Streptococcus pyogenes, also known as group A streptococcus (GAS), is responsible for 517,000 deaths per year worldwide, 163,000 of which are due to invasive infections, and the remainder to post-infectious sequelae. In 2022, there has been a resurgence of mild and fatal GAS infections in Europe. In clustered cases of GAS infections, some patients may have severe invasive infections while others have mild infections.
The team investigated the possible causes of the non-invasive strain-invasive strain switch. To this end, they determined the genomic sequence of ten isolates from five pairs, originating from five clusters of infection, and each composed of an invasive and a carriage strain. Of these pairs, one had a single nucleotide difference in the gene encoding the histidine kinase sensor, CovS, of the two-component regulatory system, CovRS. CovRS controls the expression of 15% of GAS genome, with phosphorylated CovR repressing the vast majority of these genes, including many virulence genes. CovS controls the activity of CovR by phosphorylating or dephosphorylating it according to environmental signals.
The presence of the antimicrobial peptide LL-37 or Mg2+ promotes the phosphorylation and dephosphorylation of CovR, respectively. Clinical isolates with mutations in CovS have been previously described. Invasive strains harbor non-functional CovS proteins leading to lack of CovR phosphorylation and derepression of many virulence factors. In contrast, in this work, the mutated strain isolated is the carriage strain.

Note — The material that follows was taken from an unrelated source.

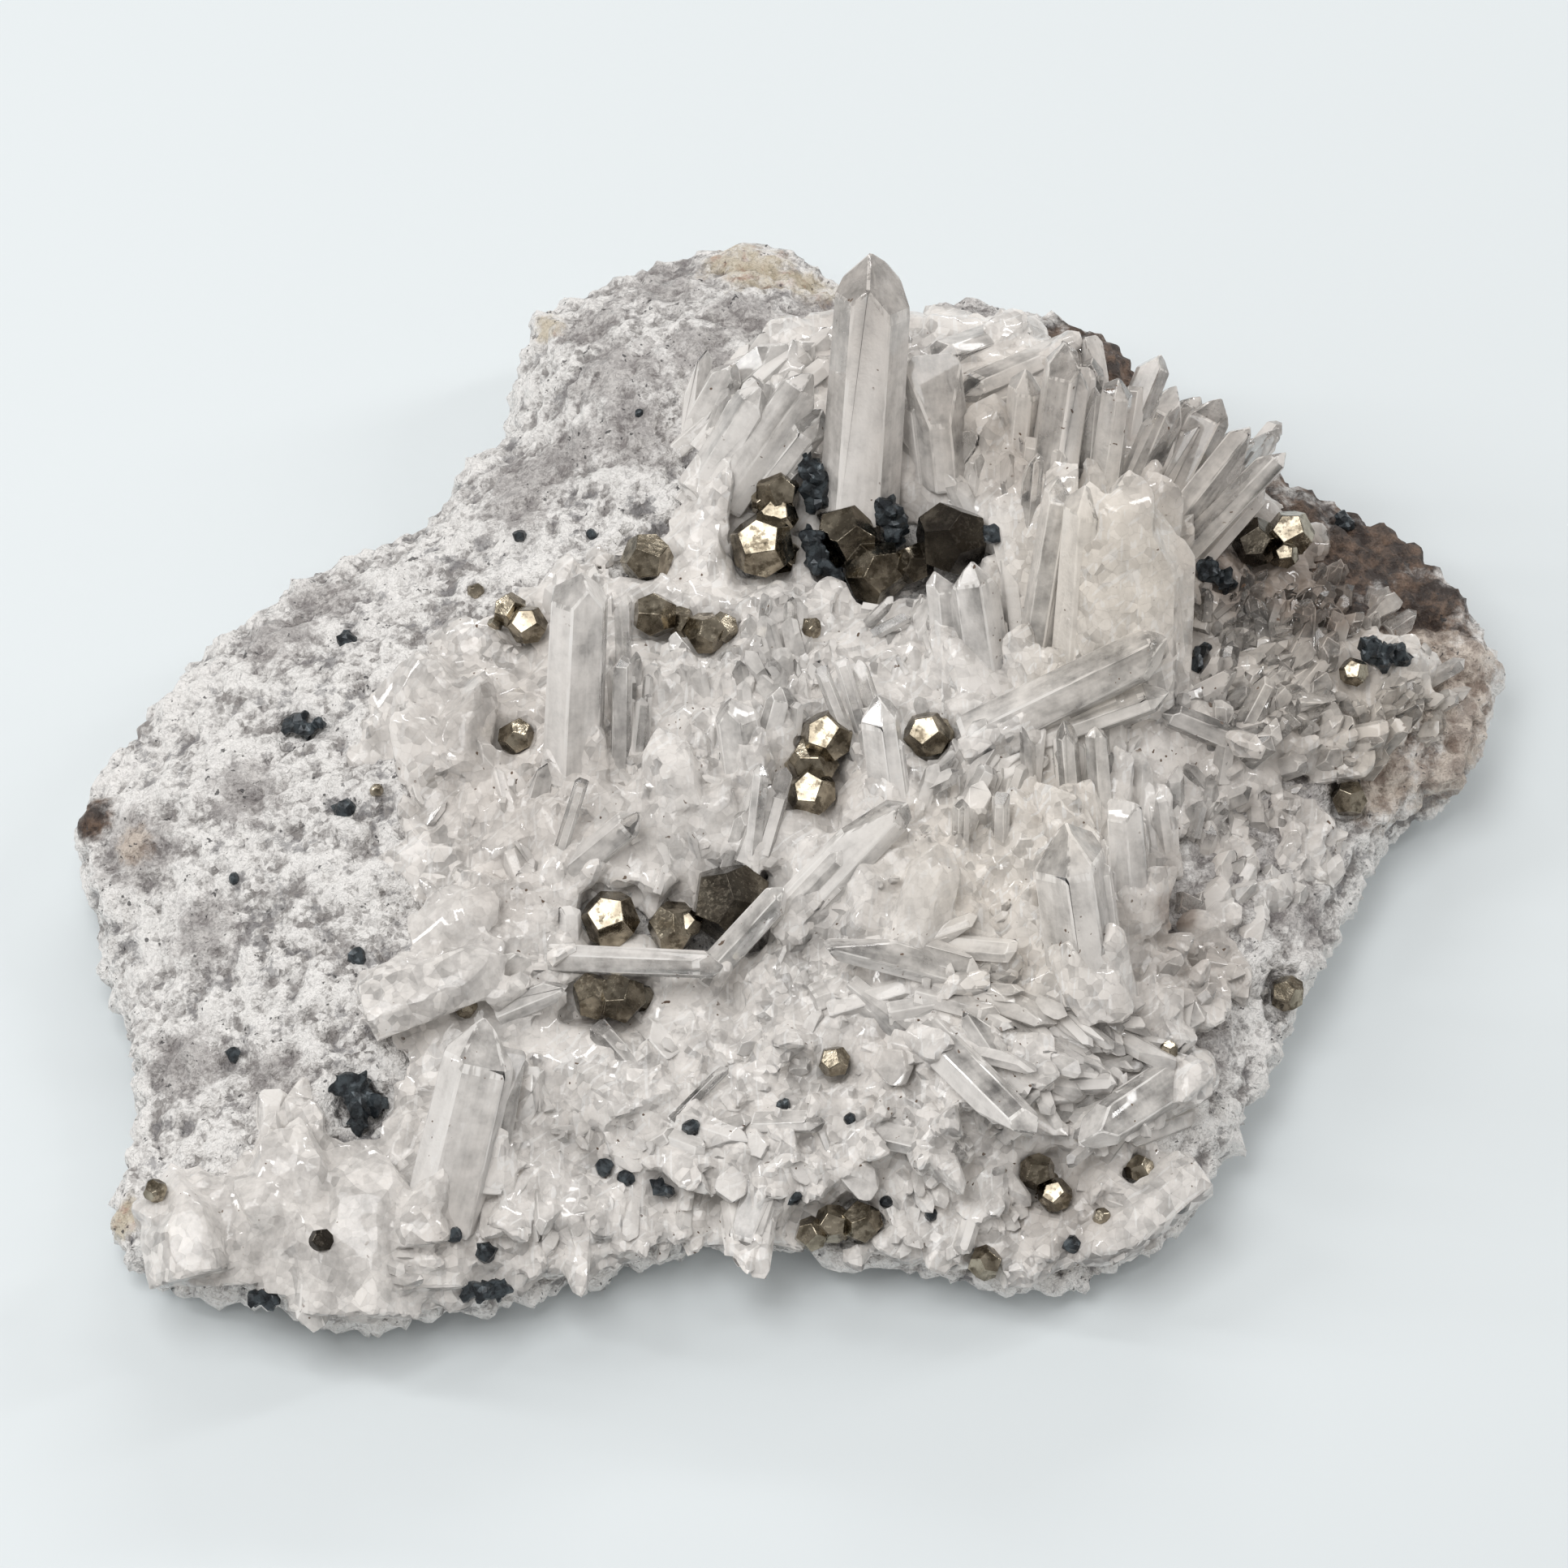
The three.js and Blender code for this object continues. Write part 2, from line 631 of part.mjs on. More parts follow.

The mutation results in the replacement of the tyrosine at position 39 by a histidine, CovS-Y39H. This residue is the first amino acid after the transmembrane domain; it is therefore at one end of the surface-exposed domain, the domain that receives environmental signals Mg2+ and LL-37.
Figure legend: The clinical isolate producing the CovS-Y39H mutated protein produces much more phosphorylated CovR than the wild-type strain and thereby represses the expression of most virulence genes. This isolate, which is a carrier strain, is less virulent than the wild-type strain.
The authors analyzed the consequences of this mutation on the regulation exerted by CovRS by determining the transcriptomic profiles of the strains. The CovS-Y39H mutation affects the expression of the CovR regulon genes in a unique way. Genes usually overexpressed in covS mutant strains are underexpressed and vice versa. These results suggest that the CovS-Y39H mutation increases the proportion of phosphorylated CovR. In addition, gene expression in the strain with the CovS-Y39H mutation is virtually unresponsive to the addition of environmental compounds, either LL-37 or Mg2+. The mechanism of CovS phosphorylation-dephosphorylation of CovR indicates a strong decrease in the phosphatase activity of the CovS-Y39H mutated protein. The accumulation of two major virulence factors, the cysteine protease SpeB and the streptolysin Slo, was measured and shown to be modified similarly to the transcription of their genes.
The authors were then interested in the physiological consequences of this change in the regulation of gene expression in the mutant strain. This strain survives poorly compared to its wild-type counterpart in murine macrophages. Finally, in two mouse models of infection, by inhalation and by intravenous injection, models validated by the Université Paris Cité ethics committee (CEEA 34), the mutant strain was less virulent than the wild-type clinical isolate from the same cluster.
This study suggests that the CovS-Y39H mutation compromises the phosphatase activity of CovS and that this leads to a non-invasive strain. Furthermore, it confirms the importance of derepression of the expression of most virulence genes, via mutations impacting the phosphorylation of the CovR regulator, to promote invasive GAS infections.
Reference
A novel CovS variant harbored by a colonization strain reduces Streptococcus pyogenes virulence. Plainvert C, Rosinski-Chupin I, Weckel A , Lambert C, Touak G, Elisabeth Sauvage E, Poyart C, Glaser P, Agnès Fouet A. 2023 J. Bacteriol. Mar 15;e0003923. doi: 10.1128/jb.00039-23. Online ahead of print.. PMID: 36920220.